First-principles Study of the Luminescence of Eu2+-doped Phosphors

Abstract

The luminescence of fifteen representative Eu2+-doped phosphors used for white-LED and scintillation applications is studied through a Constrained Density Functional Theory. Transition energies and Stokes shift are deduced from differences of total energies between the ground and excited states of the systems, in the absorption and emission geometries.

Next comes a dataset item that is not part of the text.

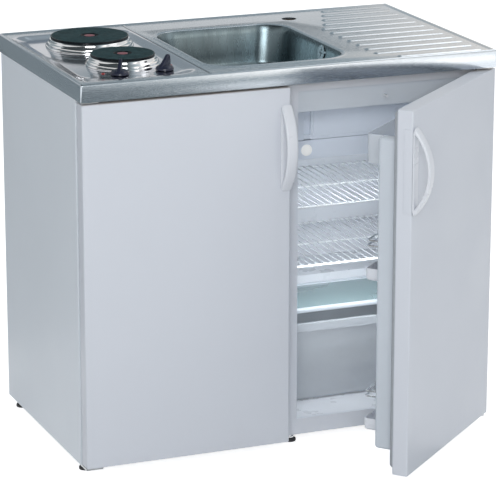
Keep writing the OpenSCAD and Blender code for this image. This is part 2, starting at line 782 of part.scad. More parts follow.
module fascia() color("white") difference() {
  block([cav_x[0], frame_back - 2, cav_top], [cav_x[1], frame_back, frame_open_top]);
  rod_y([switch_x, frame_back - 3, switch_z], 4, switch_r + pin_clear);
}

// Plunger that the closed door pushes in
module light_switch() color("whitesmoke")
  rod_y([switch_x, door_back + 0.6, switch_z], frame_back + 12 - door_back, switch_r);

module freezer_box() color("silver") {
  x = [cav_x[0] + 6, cav_x[1] - 6];
  y0 = inner_front + 8;
  z = freezer_z;
  difference() {
    block([x[0], y0, z[0]], [x[1], cav_back - 20, z[1]]);
    block([x[0] + 2, y0 - 1, z[0] + 2], [x[1] - 2, cav_back - 22, z[1] - 2]);
  }
  for (px = [x[0] + 20, x[1] - 40], py = [y0 + 20, cav_back - 60])
    block([px, py, z[1]], [px + 20, py + 20, cav_top]);
  for (px = [x[0], x[1] - 2]) difference() {
    block([px, flap_axis[0] - 7, z[0]], [px + 2, y0 + 1, z[0] + 14]);
    rod_x([px - 1, flap_axis[0], flap_axis[1]], 4, flap_pin_r + pin_clear);
  }
}

module freezer_flap() color("lightcyan") {
  x = [cav_x[0] + 9, cav_x[1] - 9];
  a = flap_axis;
  difference() {
    block([x[0], a[0] - 5, a[1] - 5], [x[1], a[0] + 5, freezer_z[1] - 1]);
    block([x[0] + 49, a[0] - 6, a[1] + 8], [x[0] + 66, a[0] + 2, freezer_z[1] - 12]);
    block([x[0] + 74, a[0] - 3, a[1] + 8], [x[1] - 8, a[0] + 6, freezer_z[1] - 8]);
  }
  rod_x([x[0] - 3, a[0], a[1]], x[1] - x[0] + 6, flap_pin_r);
}

module control_housing() color("white") {
  x = [cav_x[0] + 6, cav_x[1] - 6];
  z1 = freezer_z[0];
  y0 = housing_face;
  difference() {
    union() {
      block([x[0], y0, z1 - housing_h], [x[1], y0 + 66, z1 - 2.5]);
      block([x[0], y0 + 16, z1 - 2.5], [x[1], y0 + 60, z1]);
    }
    rod_y([lamp_at[0], y0 - 1, lamp_at[1]], 46, 10);
    rod_y([dial_at[0], y0 - 1, dial_at[1]], 20, shaft_r + pin_clear);
  }
}

module lamp() color("lemonchiffon") {
  y0 = housing_face;
  rod_y([lamp_at[0], y0 - 2.5, lamp_at[1]], 2.5, 12);
  rod_y([lamp_at[0], y0 + 14, lamp_at[1]], 31, 7);
  translate([lamp_at[0], y0 + 14, lamp_at[1]]) sphere(8);
}

module thermostat_dial() color("white") {
  y0 = housing_face;
  rod_y([dial_at[0], y0 - 11, dial_at[1]], 10.6, 16);
  rod_y([dial_at[0], y0 - 1, dial_at[1]], 18, shaft_r);
  block([dial_at[0] - 2, y0 - 12.5, dial_at[1] + 3], [dial_at[0] + 2, y0 - 11, dial_at[1] + 15]);
}

module wire_shelf(z) {
  x = [cav_x[0] + 2, cav_x[1] - 2];
  y = [inner_front, cav_back - 6];
  wire_n = 22;
  for (py = [y[0] + 2.5, (y[0] + y[1]) / 2, y[1] - 2.5]) rod_x([x[0], py, z - 1.5], x[1] - x[0], 2.5);
  for (px = [x[0] + 2.5, x[1] - 2.5]) rod_y([px, y[0] + 2.5, z - 1.5], y[1] - y[0] - 5, 2.5);
  for (i = [1 : wire_n]) {
    px = x[0] + 2.5 + i * (x[1] - x[0] - 5) / (wire_n + 1);
    rod_y([px, y[0] + 1, z + 1.6], y[1] - y[0] - 2, 1.4);
  }
}

module upper_shelf() color("white") wire_shelf(upper_shelf_z);

module lower_shelf() color("white") wire_shelf(lower_shelf_z);

module glass_shelf() color("paleturquoise", 0.6)
  block([cav_x[0] + 2, inner_front + 4, glass_z - 2], [cav_x[1] - 2, hump_y - 4, glass_z + 2]);

module shelf_trims() color("white") difference() {
  for (y = [[inner_front, inner_front + 14], [hump_y - 14, hump_y - 1]])
    block([cav_x[0] + 10, y[0], glass_z - 5], [cav_x[1] - 10, y[1], glass_z + 5]);
  block([cav_x[0] + 1, inner_front + 4, glass_z - 2], [cav_x[1] - 1, hump_y - 4, glass_z + 2]);
}

module crisper_drawer() color("aliceblue", 0.5) {
  x = [cav_x[0] + 10, cav_x[1] - 10];
  y = [inner_front + 6, hump_y - 8];
  z0 = cav_z0 + 2 + fit;
  t = 2.5;
  difference() {
    block([x[0], y[0], z0], [x[1], y[1], z0 + drawer_h]);
    block([x[0] + t, y[0] + t, z0 + t], [x[1] - t, y[1] - t, z0 + drawer_h + 1]);
  }
  block([x[0], y[0] - 6, z0 + drawer_h - 22], [x[1], y[0], z0 + drawer_h]);
}

// Hermetic pot on four rubber feet, on the floor sheet of the niche
module compressor() color("dimgray") {
  c = [fridge_x[1] - 150, (niche_y + body_back) / 2 + 2];
  floor_t = 3;
  pad_h = 10;
  z = foot_h + floor_t + pad_h;
  block([fridge_x[0] + casing_t, niche_y + casing_t, foot_h],
        [fridge_x[1] - casing_t, body_back, foot_h + floor_t]);
  for (dx = [-60, 60], dy = [-60, 60]) rod_z([c[0] + dx, c[1] + dy, foot_h + floor_t], pad_h, 10);
  block([c[0] - 74, c[1] - 72, z], [c[0] + 74, c[1] + 72, z + 3]);
  translate([c[0], c[1], z + 3]) rotate_extrude() polygon([
    [0, 0], [66, 0], [74, 10], [76, 40], [78, 44], [78, 48],
    [76, 52], [74, 92], [62, 112], [34, 122], [0, 125]
  ]);
}

// Serpentine tube with upright wires in front of it, on four brackets
module condenser() color("black") {
  tube_r = 2.5;
  wire_r = 1;
  wire_n = 16;
  rows = 10;
  pitch = 44;
  y = body_back + 12;
  x = [fridge_x[0] + 60, fridge_x[1] - 60];
  z0 = niche_z + 60;
  height = (rows - 1) * pitch;
  for (i = [0 : rows - 1]) rod_x([x[0], y, z0 + i * pitch], x[1] - x[0], tube_r);
  for (i = [0 : rows - 2]) translate([i % 2 == 0 ? x[1] : x[0], y, z0 + (i + 0.5) * pitch])
    rotate([90, 0, 0]) rotate([0, 0, i % 2 == 0 ? -90 : 90])
      rotate_extrude(angle = 180) translate([pitch / 2, 0]) circle(tube_r);
  wire_pitch = (x[1] - x[0] - 40) / (wire_n - 1);
  for (i = [0 : wire_n - 1])
    rod_z([x[0] + 20 + i * wire_pitch, y - tube_r - 0.8, z0 - 8], height + 16, wire_r);
  for (px = [x[0] + 20, x[1] - 20], pz = [z0 + 4, z0 + height - pitch + 4])
    block([px - 5, body_back, pz], [px + 5, y + tube_r + 1, pz + 12]);
}

// ---------- refrigerator door ----------

module fridge_door_shell() color("lavender") on_fridge_door() door_shell(fridge_door_x, fridge_pin_x);

module fridge_door_foam() color("khaki") on_fridge_door() {
  s = door_skin;
  x = fridge_door_x;
  difference() {
    block([x[0] + s, door_face + s, door_z0 + s], [x[1] - s, door_back - 2, door_z1 - s]);
    rod_z([fridge_pin_x, pin_y, door_z0 - 1], door_z1 - door_z0 + 2, hinge_pin_r + pin_clear);
  }
}

// Flat inner skin with two upright ridges and a sill between them
module fridge_door_liner() color("white") on_fridge_door() {
  s = door_skin;
  x = fridge_door_x;
  block([x[0] + s, door_back - 2, door_z0 + s], [x[1] - s, door_back, door_z1 - s]);
  for (dx = [dyke_x[0], dyke_x[1] - dyke_w])
    block([dx, door_back, dyke_z[0]], [dx + dyke_w, door_back + dyke_out, dyke_z[1]]);
  block([dyke_x[0] + dyke_w, door_back, dyke_z[0]],
        [dyke_x[1] - dyke_w, door_back + dyke_out, dyke_z[0] + 14]);
}

module door_gasket() color("darkgray") on_fridge_door() difference() {
  w = 14;
  x = [fridge_x[0] + 12, fridge_pin_x - 3];
  z = [foot_h + 13, body_top - 12];
  block([x[0], door_back, z[0]], [x[1], frame_front - 1, z[1]]);
  block([x[0] + w, door_back - 1, z[0] + w], [x[1] - w, frame_front, z[1] - w]);
}

// Open tray held between the two ridges of the door liner
module door_tray(z, h) {
  y = [door_back, door_back + rack_out];
  t = rack_t;
  difference() {
    block([rack_x[0], y[0], z], [rack_x[1], y[1], z + h]);
    block([rack_x[0] + t, y[0] + t, z + t], [rack_x[1] - t, y[1] - t, z + h + 1]);
  }
}

module door_balcony() color("aliceblue", 0.5) on_fridge_door() door_tray(balcony_z, balcony_h);

// Two racks, each with a round rail above it
module door_racks() color("white") on_fridge_door() for (z = rack_z) {
  door_tray(z, rack_h);
  y = door_back + rack_out - 3;
  rod_x([rack_x[0] + 0.5, y, z + rack_rail_up], rack_x[1] - rack_x[0] - 1, rack_rail_r);
  for (x = [rack_x[0] + rack_rail_r + 0.5, rack_x[1] - rack_rail_r - 0.5])
    rod_y([x, door_back, z + rack_rail_up], y - door_back, rack_rail_r);
}

module fridge_handle() color("whitesmoke") on_fridge_door() handle(fridge_door_x[0], 1);

module foot(x, y) {
  rod_z([x, y, 0], 8, 14);
  rod_z([x, y, 8], 5, 9);
  rod_z([x, y, 13], foot_h - 13, 5);
}

module fridge_hinges() color("silver") hinge_pair(fridge_pin_x, [x_right - 45, x_right - 5], frame_front);

module feet() color("dimgray")
  for (x = [x_left + 22, 24, x_right - 22], y = [-(unit_d - 75), body_back - 36]) foot(x, y);

worktop();
worktop_frame();
sink_bowl();
waste_strainer();
waste_body();
waste_plug();
bottle_trap();
trap_outlet();
overflow_rosette();
overflow_pipe();
rear_hotplate();
front_hotplate();
rear_spill_ring();
front_spill_ring();
hotplate_clamps();
hob_underpan();
energy_regulators();
left_knob();
right_knob();
left_shaft();
right_shaft();
pilot_lamps();
terminal_box();
side_panel();
partition();
base_panel();
back_panel();
top_rails();
cupboard_shelf();
cupboard_door_shell();
cupboard_door_liner();
cupboard_handle();
cupboard_fittings();
fridge_casing();
fridge_foam();
fridge_liner();
front_frame();
fascia();
light_switch();
freezer_box();
freezer_flap();
control_housing();
thermostat_dial();
lamp();
upper_shelf();
lower_shelf();
glass_shelf();
shelf_trims();
crisper_drawer();
compressor();
condenser();
fridge_door_shell();
fridge_door_foam();
fridge_door_liner();
door_gasket();
door_balcony();
door_racks();
fridge_handle();
fridge_hinges();
feet();
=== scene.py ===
import bmesh
import bpy
import json
import math
from mathutils import Matrix, Vector, geometry


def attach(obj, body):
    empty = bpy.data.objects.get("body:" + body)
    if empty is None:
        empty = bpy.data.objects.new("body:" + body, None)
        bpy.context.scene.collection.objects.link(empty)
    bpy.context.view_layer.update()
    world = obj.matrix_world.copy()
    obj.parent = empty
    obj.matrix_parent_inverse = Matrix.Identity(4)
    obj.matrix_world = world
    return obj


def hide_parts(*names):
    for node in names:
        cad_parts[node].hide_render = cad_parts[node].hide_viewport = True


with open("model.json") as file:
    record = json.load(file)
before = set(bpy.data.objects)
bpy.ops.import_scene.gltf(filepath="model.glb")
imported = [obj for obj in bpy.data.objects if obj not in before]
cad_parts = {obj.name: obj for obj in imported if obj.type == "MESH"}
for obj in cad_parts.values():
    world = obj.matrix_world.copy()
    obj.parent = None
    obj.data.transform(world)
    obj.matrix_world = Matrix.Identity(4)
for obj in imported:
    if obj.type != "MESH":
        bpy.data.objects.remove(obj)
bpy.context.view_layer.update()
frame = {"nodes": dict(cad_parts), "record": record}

MM = 0.001
PIN = (480.0, -575.0)          # hinge line of the refrigerator door
DOOR_OPEN = 42.0               # angle at which that door stands
TOP = 900.0                    # worktop surface
SKIRT_H = 38.0                 # height of the worktop's skirt
TRAY_Z = 890.0                 # floor of the hob tray
BOWL_Z = 800.0                 # floor of the bowl


# ---------- materials ----------

M = {}                         # the materials by name
PLASTIC_IOR = 1.45
GRAIN_X = (1.0, 40.0, 40.0)    # grain that runs along X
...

The general applicability of such methodology is first assessed: for this representative set, the calculated absolute error with respect to experiment on absorption and emission energies is within 0.3 eV. This set of compounds covers a wide range of transition energies that extents from 1.7 to 3.5 eV. The information gained from the relaxed geometries and total energies is further used to evaluate the thermal barrier for the 4f-5d crossover, the full width at half-maximum of the emission spectrum and the temperature shift of the emission peak, using a one-dimensional configuration-coordinate model. The former results indicate that the 4f-5d crossover cannot be the dominant mechanism for the thermal quenching behavior of Eu2+-doped phosphors and the latter results are compared to available experimental data and yield a 30\% mean absolute relative error. Finally, a semi-empirical model used previously for Ce3+-doped hosts is adapted to Eu2+-doped hosts and gives the absorption and emission energies within 0.9 eV of experiment, underperforming compared to the first-principles calculation.